Talking Place: Unfolding Conversations – Research Residency supported by Alcoa Mandurah Art Gallery Perth
31 Aug 2019
The invitation to visit and participate in a short research residency was extended to me by fellow artists Dr Sarah Robinson, Jane Whelan, Dr Monika Lukowska, and Annette Nykiel after our work was exhibited together in Talking Place: Unfolding Conversations, 2019. This collaborative exhibition explored the significance of wetlands with a particular emphasis on Lake Walyungup.
Since meeting up at Impact 10 in Santander in 2018 there had been a regular communication between us in preparation for the exhibition that took place in May 2019. The four WA artists were working with a focus on Lake Walyungup and my work taken from Matrix of Movement offered a reflection of the wider global wetland conversation. The collaboration between us, the artists extended individual practices, offered multiple views and insights, the art became the conversation.
Sarah and I have known each other for nearly 20 years but have been working apart for the last 10 years. We decided to use the three weeks residency to reconnect our practices and see if overlaps in our practice led research revealed any new insights and potential connections for future projects.
I do not think either of us anticipated just how important this last three weeks would be. During multiple walking trips and conversations, some informal and some formal presentations at Edith Cowen University in Perth we realized that fundamentally our work explores extraordinary spaces, these are imaginary and have the potential to transport you through time and across disciplines.
The process of taking the scan data out of the computer and recreating an etching or drawing is key to the success of my work. However in many instances today artworks are viewed and experienced only within a digital platform where material aesthetics and embodied experience is removed. For Sarah and I this became apparent as Sarah described
“I perceived my imagined experiences of walking the mossy spongy surface of UK wetlands through viewing the handmade aesthetic in Hill’s work ‘Matrix of Movement’, at IMPACT10. Hill perceived my experience of walking Lake Walyungup online only”
It was only through subsequent conversations and visits to Sarah’s studio that I realized the true materiality of her work made in response to the Lake. Having visited the Lake during my residency on several occasions I suddenly had a new understanding of the Lake, the artwork contributing to a more complete narrative and new response to the Lake and its silent hidden history.

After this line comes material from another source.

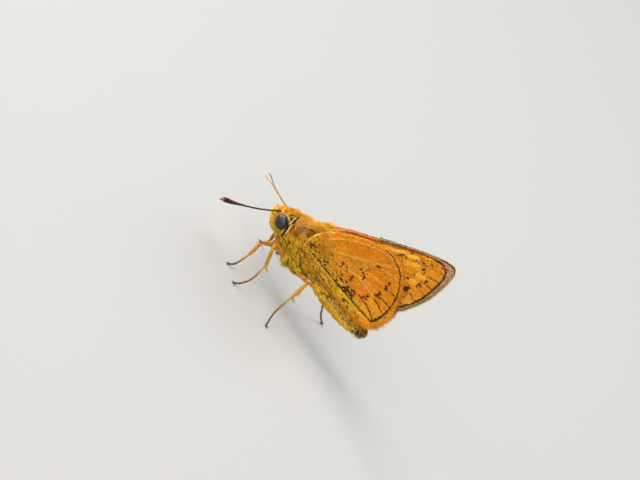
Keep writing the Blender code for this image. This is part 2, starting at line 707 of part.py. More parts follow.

Ideas about above and below and hidden spaces became the focus of our walking conversations. My first impression of Lake Walyungup was one of overwhelming openness. Walyungup holds a shallow salt lake varying in depth with the seasons but never completely rising to cover the whole surface. Easily accessible this lake feels still and empty if you travel past on the freeway or walk on the wide artificial pathway along the edge of the lake created by dog walkers.
However, if you walk further into the lake towards the waters edge you are suddenly immersed in a multitude of sounds and surrounded by the variety of vegetation occupying the fringes of the lake. I realized that the biggest difference between Lake Walyungup and the mosslands of Greater Manchester was the visibility of the surface. My mosslands have a hidden transient surface, which must be understood from walking and responding to touch, its history revealed through layers of exposed peat and changing water levels. Lake Walyungup has a visible solid surface; its surface exposed as water levels change with the seasons, however, its history remains hidden and silent.
Both spaces having to adapt to a changing economic, political and social climate but both with their own embedded history and unfolding conversations.
During the residency Sarah and I were lucky enough to spend a day working with Joel Woodage, scanning consultant working with Riegl, the company who supported my previous residency in NSW in 2016. Joel kindly gave a day of his time to scan 2 locations with Sarah and I. We selected Point Perron and Lake Walyungup to explore using the Lidar scanning technology. The range of this equipment will potentially offer an extraordinary view of these locations, it will be exciting to begin working with the new scan data.
Returning from these 3 weeks of walking and conversation I am now reflecting on new experiences and the friendships that are embedded between art and place. I am eternally grateful to everyone who made me so very welcome but especially to Dr Sarah Robinson for her vision, knowledge and friendship and without whom my residency would not have been possible.